Maybe you don’t want to go through the hassle of a major publishing house and have them tell you no because your work doesn’t fit their business model, but at least you’ll have self-publishing which has a POD (print on demand) model so you don’t have to worry about losing any money. Just print when people want to buy your work. To me, that is where light novels have the greatest chance of success regardless if the author sells 700 copies or 70,000.

 

Relay Novel 2009/09/17

I was doing some random internet searching on the Japanese side of the internet when I came across the words “relay novel.”  I didn’t really know what it was until I thought about it.  Can you imagine it, a team of writers sitting down, one person scribbling away at the page then passes it off to the next writer sitting beside him or her?  There’s no timer, but there’s lots or pressure (maybe).  That’s how I imagined it, this high-stakes over the top literary drama.  A relay novel is not exactly like that (although it could be).
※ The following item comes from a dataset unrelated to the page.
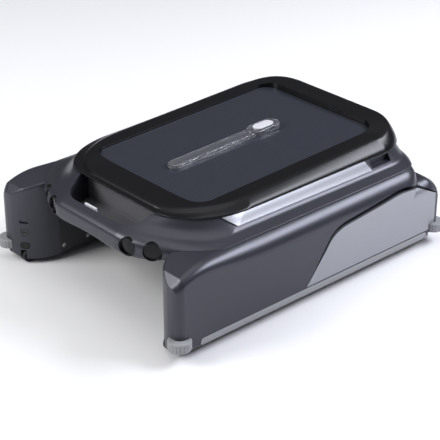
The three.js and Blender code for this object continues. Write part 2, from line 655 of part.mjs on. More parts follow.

My point is what if I wrote a relay novel with some of the other writers who have agreed to contribute to the ezine?  That could be fun.  With each issue, there’s a new chapter published, and people will anticipate the next issue to find out what will happen next or what kind of twist there’ll be.  Anyway, that’s just a thought.  I’m not sure if anyone would want to do that.  Am I the only one?  It could have a really wacky or quirky name that would make people think, “Hey, what’s that?” when they read the title.

On another note, I got a story from someone who wants to write for the magazine.  I haven’t read it yet, but I’ll gladly look it over.  I’m still in need of writers as well as other people.  Maybe what this ezine blog needs is a google group.  I couldn’t find anything when searching “light novel.”  Such a shame.  Let’s get that awareness up, up, up!